Legality of payday lending contracts was issue for arbitrator.

- Borrower's argument that the payday lending contracts that the borrower entered into were illegal and void ab initio under Georgia law, O.C.G.A. § 16-17-1, challenged the content of these contracts and not their existence and was an issue for an arbitrator, not the court, to decide. Jenkins v. First Am. Cash Advance of Ga., LLC, 400 F.3d 868 (11th Cir. 2005), cert. denied, 546 U.S. 1214, 126 S. Ct. 1457, 164 L. Ed. 2d 132 (2006).

Sale/leaseback transactions deemed illegal payday loans.

- Sale/leaseback transactions engaged in by consumer cash advance businesses violated the anti-payday lending statute, O.C.G.A. § 16-17-1 et seq., and the Georgia Industrial Loan Act, O.C.G.A. § 7-3-1 et seq., since the state proved that the purported lease back of personal property to the consumer was not based on the actual appraised market value of the personal property but directly corresponded to the loan amount; the state proved that the businesses were requiring customers to be released from the loan agreement by paying the principal amount advanced to them plus a 25 to 27 percent fee, which amounted to an annual percentage rate of 650 to 702 percent. Clay v. Oxendine, 285 Ga. App. 50, 645 S.E.2d 553 (2007), cert. denied, No. S07C1247, 2007 Ga. LEXIS 556 (Ga. 2007).

Prospective operation.

- Request by creditors for a preliminary injunction blocking the enforcement of O.C.G.A. § 16-17-1 et seq., (the Act), which prohibited payday loans, did not address a case or controversy because the Act did not apply retroactively to loans made before the effective date of the Act; even if the Georgia Attorney General had not explicitly conceded this point, O.C.G.A. § 1-3-5 prohibited the retroactive application to impair the obligation of existing contracts. BankWest, Inc. v. Baker, 446 F.3d 1358 (11th Cir. 2006).

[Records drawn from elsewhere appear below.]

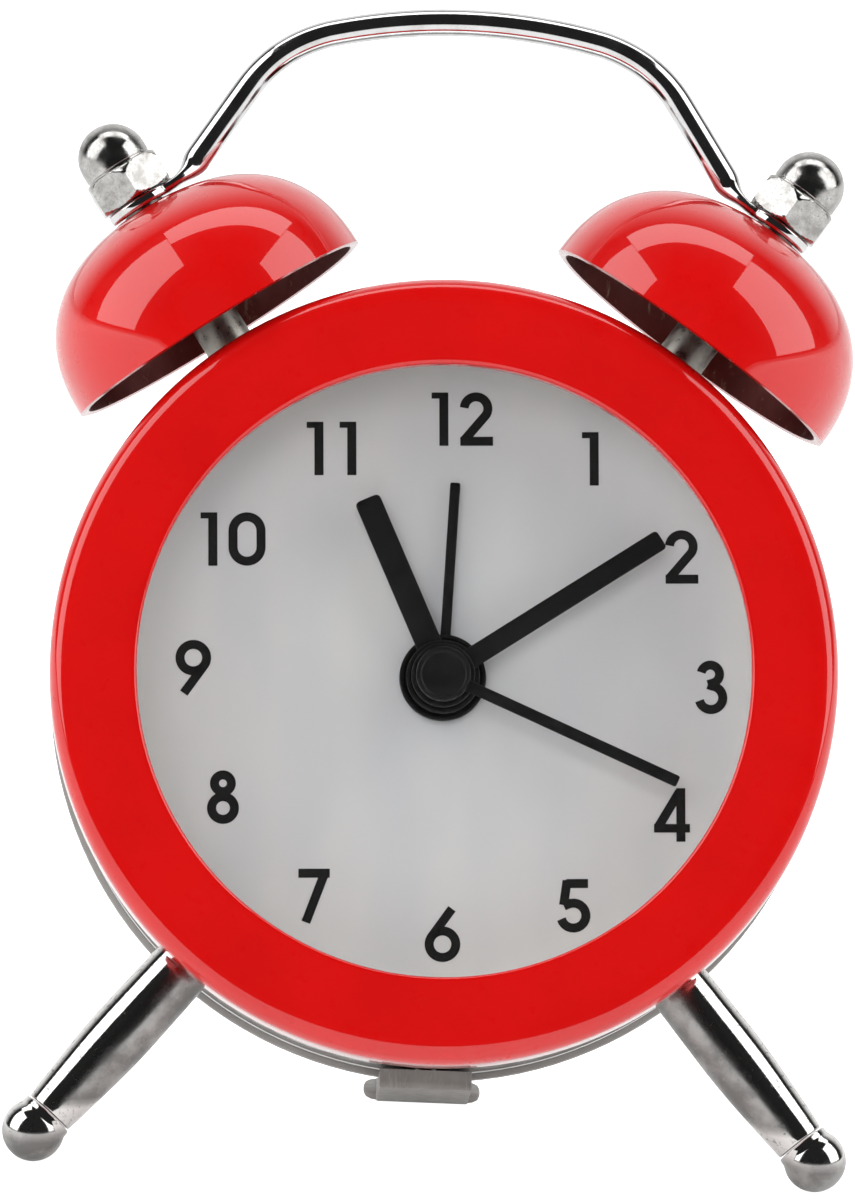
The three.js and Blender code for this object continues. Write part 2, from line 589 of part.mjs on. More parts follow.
// Wire bent into a flat arch with straight sides, its ends flattened into eyes under the acorn nuts.
function addHandle() {
  const eyeMiddle = EYE_BOTTOM + EYE_THICKNESS / 2;
  const out = new THREE.Vector2(Math.sin(radians(BELL_ANGLE)), Math.cos(radians(BELL_ANGLE)));
  const inwards = new THREE.Vector2(-out.y, out.x);
  const rise = WIRE_RADIUS - WIRE_SINK;
  const start = out.clone().multiplyScalar(eyeMiddle + rise).addScaledVector(inwards, HANDLE_TONGUE);
  const shoulder = new THREE.Vector2(start.x - HANDLE_INSET, start.y + HANDLE_RISE);
  const archRadius = (shoulder.x ** 2 + HANDLE_CROWN ** 2) / (2 * HANDLE_CROWN);
  const archCentre = shoulder.y + HANDLE_CROWN - archRadius;
  const archEnd = Math.PI / 2 - (shoulder.x - HANDLE_BEND) / archRadius;
  const side = start.clone().sub(shoulder).normalize();
  const bendEnd = shoulder.clone().addScaledVector(side, HANDLE_BEND);

  const half = new THREE.Path();
  half.absarc(0, archCentre, archRadius, Math.PI / 2, archEnd, true);
  half.quadraticCurveTo(shoulder.x, shoulder.y, bendEnd.x, bendEnd.y);
  half.lineTo(start.x, start.y);
  const right = half.getSpacedPoints(14).map(({ x, y }) => new THREE.Vector3(x, BELL_DEPTH, y));
  const left = right.slice(1).reverse().map(({ x, z }) => new THREE.Vector3(-x, BELL_DEPTH, z));
  const route = new THREE.CatmullRomCurve3([...left, ...right]);

  const section = new THREE.Shape();
  section.absarc(0, 0, WIRE_RADIUS, 0, Math.PI * 2);
  const wire = new THREE.ExtrudeGeometry(section, {
    extrudePath: route,
    steps: 30,
    curveSegments: WIRE_SIDES,
    bevelEnabled: false,
  });

  const ends = SIDES.map(([, sign]) => {
    const eye = tube(HOLE_RADIUS, EYE_RADIUS, EYE_BOTTOM, EYE_BOTTOM + EYE_THICKNESS, TURNED_SEGMENTS);
    const reach = HANDLE_TONGUE + WIRE_RADIUS * 0.6;
    const width = HANDLE_TONGUE_WIDTH / 2;
    const middle = (HOLE_RADIUS + reach) / 2 + SLIP;
    const tongue = block(-reach, reach - 2 * middle, -width, width, EYE_BOTTOM,
      EYE_BOTTOM + EYE_THICKNESS);
    if (sign < 0) {
      tongue.rotateY(Math.PI);
    }
    return moved(join(eye, tongue), outwards(sign * BELL_ANGLE, BELL_DEPTH));
  });
  piece('handle', join(wire, ...ends), CHROME);
}

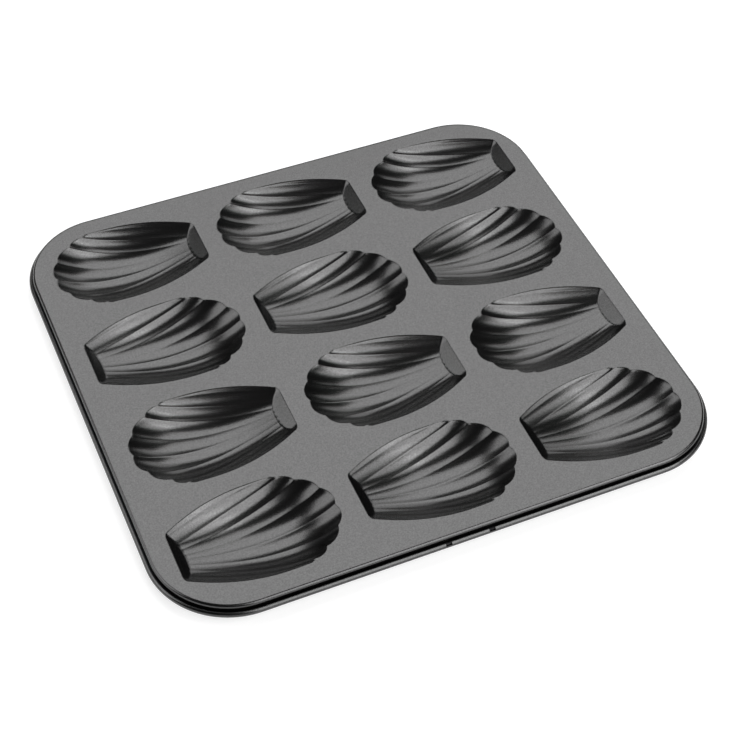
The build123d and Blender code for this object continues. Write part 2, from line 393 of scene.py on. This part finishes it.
@dataclass(frozen=True)
class RolledEdge:
    """The turned-down edge of the pan and the roll at its foot, with its four notches.

    The sheet bends down at the rim of the flat face, runs behind the wire and is rolled outwards and up
    around it. A narrow gap is left between its free edge and the wall. Turns are in degrees.
    """

    # The flat face and the sheet
    sheet: float = 0.8 * MM
    length: float = 265.3 * MM
    width: float = 247.4 * MM
    corner: float = 35.5 * MM
    top: float = cad_box[1].z

    # The bend and the roll
    radius: float = 1.4 * MM
    drop: float = 4.7 * MM
    roll_offset: float = 0.4 * MM
    curl_turn: float = 252.0
    wire_radius: float = 0.8 * MM
    wire_clearance: float = 0.1 * MM
    wire_gap: float = 1.0 * MM

    # The notches
    notch_spacing: float = 21.0 * MM
    notch_width: float = 3.0 * MM
    notch_turn: float = 55.0
    notch_slack: float = 0.02

    # How the edge is drawn
    flat_ring: float = 1.0 * MM
    hold: float = 0.04 * MM
    bend_steps: int = 8
    curl_steps: int = 28
    corner_steps: int = 24
    weld: float = 0.002 * MM

    def roll_centre(self) -> Point2:
        """Finds the middle of the roll.

        Returns:
            Its distance outwards from the flat face and its height from there, which is below zero.
        """
        return self.radius + self.roll_offset, -self.drop

    def section(self) -> list[Point2]:
        """Draws the sheet's two sides in one chain: down the wall, round the wire, and back.

        Returns:
            The chain's points, each with its distance outwards and its height.
        """
        inner = self.wire_radius + self.wire_clearance
        shoulder = (0.0, -self.radius)
        outside = arc(shoulder, self.radius, QUARTER_TURN, -QUARTER_TURN, self.bend_steps)
        outside.append((self.radius, -self.radius - self.hold))
        outside += arc(self.roll_centre(), inner, HALF_TURN, self.curl_turn, self.curl_steps)
        inside = arc(shoulder, self.radius - self.sheet, QUARTER_TURN, -QUARTER_TURN, self.bend_steps)
        inside += arc(self.roll_centre(), inner + self.sheet, HALF_TURN, self.curl_turn, self.curl_steps)
        flat = [(-self.flat_ring, 0.0)]
        return flat + outside + inside[::-1] + [(-self.flat_ring, -self.sheet)]

    def run(self, mesh: Mesh, edges: list[Edge], step: Vector) -> list[Edge]:
        """Extrudes edges along a straight step.

        Args:
            mesh: The mesh that they belong to.
            edges: The edges.
            step: How far they go.

        Returns:
            The edges at the end of the step.
        """
        made = bmesh.ops.extrude_edge_only(mesh, edges=edges)["geom"]
        moved = [item for item in made if isinstance(item, Vert)]
        bmesh.ops.translate(mesh, verts=moved, vec=step)
        ends = set(moved)
        return [item for item in made if isinstance(item, Edge) and set(item.verts) <= ends]

    def turn(self, mesh: Mesh, edges: list[Edge], centre: Vector) -> list[Edge]:
        """Spins edges through a quarter turn about a corner's centre.

        Args:
            mesh: The mesh that they belong to.
            edges: The edges.
            centre: The corner's centre.

        Returns:
            The edges at the end of the turn.
        """
        verts = list({vert for edge in edges for vert in edge.verts})
        spun = bmesh.ops.spin(mesh, geom=verts + edges, cent=centre, axis=UPWARD, angle=math.pi / 2,
                              steps=self.corner_steps, use_merge=False)
        return [item for item in spun["geom_last"] if isinstance(item, Edge)]

    def ring(self) -> Mesh:
        """Carries the section all round the face, with seams at the sides of the notches.

        Returns:
            The closed ring, without its notches.
        """
        mesh = bmesh.new()
        half_x, half_y = self.length / 2 - self.corner, self.width / 2 - self.corner
        chain = [mesh.verts.new((self.length / 2 + x, -half_y, self.top + z)) for x, z in self.section()]
        edges = [mesh.edges.new(pair) for pair in zip(chain, chain[1:])]
        near = self.notch_spacing / 2 - self.notch_width / 2
        far = near + self.notch_width
        stops = [half_x, far, near, -near, -far, -half_x]
        for side in BACK_AND_FRONT:
            edges = self.run(mesh, edges, Vector((0, side * 2 * half_y, 0)))
            edges = self.turn(mesh, edges, Vector((side * half_x, side * half_y, 0)))
            for begin, end in zip(stops, stops[1:]):
                edges = self.run(mesh, edges, Vector((side * (end - begin), 0, 0)))
            edges = self.turn(mesh, edges, Vector((-side * half_x, side * half_y, 0)))
        bmesh.ops.remove_doubles(mesh, verts=mesh.verts, dist=self.weld)
        return mesh

    def notch(self, mesh: Mesh, middle: float, side: int) -> None:
        """Cuts the free edge of the roll back, so that its wire shows.

        Args:
            mesh: The ring.
            middle: Where the notch lies along the side.
            side: 1 for the back side, -1 for the front.
        """
        out, low = self.roll_centre()
        free_edge = math.radians(self.curl_turn + HALF_TURN - FULL_TURN)

        def from_wire(place: Vector) -> Vector:
            """Looks at a place along the wire.

            Args:
                place: The place.

            Returns:
                How far it lies outwards and upwards from the wire's middle.
            """
            return Vector((side * place.y - self.width / 2 - out, place.z - self.top - low))

        def in_notch(face: Face) -> bool:
            """Tells whether a face belongs to the part that is cut out.

            Args:
                face: A face of the ring.

            Returns:
                Whether it does.
            """
            centre = face.calc_center_median()
            arm = from_wire(centre)
            turn = free_edge - math.atan2(arm.y, arm.x)
            beside = abs(centre.x - middle) < self.notch_width / 2 and side * centre.y > 0
            return beside and -math.radians(self.notch_slack) < turn < math.radians(self.notch_turn)

        def on_one_side(edge: Edge) -> bool:
            """Tells whether an edge stays on one side of the sheet.

            Args:
                edge: An edge around the cut.

            Returns:
                Whether it does, and doesn't cross the sheet's thickness.
            """
            near, far = (from_wire(vert.co).length for vert in edge.verts)
            return abs(near - far) < self.sheet / 2

        cut = [face for face in mesh.faces if in_notch(face)]
        rims = {edge for face in cut for edge in face.edges}
        bmesh.ops.delete(mesh, geom=cut, context="FACES")
        rims = [edge for edge in rims if edge.is_valid and edge.is_boundary]
        bmesh.ops.bridge_loops(mesh, edges=[edge for edge in rims if on_one_side(edge)])
        for edge in rims:
            edge.smooth = False

    def mesh(self) -> Mesh:
        """Draws the whole edge with its notches.

        Returns:
            The edge, open only along the two sides of the flat face.
        """
        mesh = self.ring()
        for side in reversed(BACK_AND_FRONT):
            for middle in (-self.notch_spacing / 2, self.notch_spacing / 2):
                self.notch(mesh, middle, side)
        return mesh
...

Lender's 49 percent economic interest.

- In a class action suit seeking to hold a lender liable for payday loans, the trial court did not err in concluding that genuine issues of material fact existed as to whether the lender was the true lender of the loans made after May 14, 2004, because evidence was presented sufficient to create a genuine issue of material fact regarding whether the lender actually received only a 49 percent economic interest for the lender's services and even if the lender did so, whether the lender nevertheless, by contrivance, device, or scheme, attempted to avoid the provisions of O.C.G.A. § 16-17-2(a). Ga. Cash Am. v. Greene, 318 Ga. App. 355, 734 S.E.2d 67 (2012).

Funding agreements were investment contracts, not loans.

- After the defendants entered into separate funding agreements with the plaintiffs, the defendant's motion to dismiss a putative class action for damages premised on violations of the Georgia Industrial Loan Act (GILA), O.C.G.A. § 7-3-1 et seq., was properly granted, but the defendant's motion with regard to the Payday Lending Act (PLA), O.C.G.A. § 16-17-1 et seq., was improperly denied as the funding agreements were not loans, but rather were investments in the plaintiffs' litigation, because the repayment requirement was completely contingent upon the recovery of proceeds from the plaintiffs' related legal claims; thus, instead of being loans that were regulated by the GILA and the PLA, the funding agreements were investment contracts to which the GILA and the PLA did not apply. Cherokee Funding LLC v. Ruth, 342 Ga. App. 404, 802 S.E.2d 865 (2017), aff'd, 304 Ga. 574, 820 S.E.2d 704 (2018).

RESEARCH REFERENCES

ALR.

- State regulation of payday loans, 29 A.L.R.6th 461.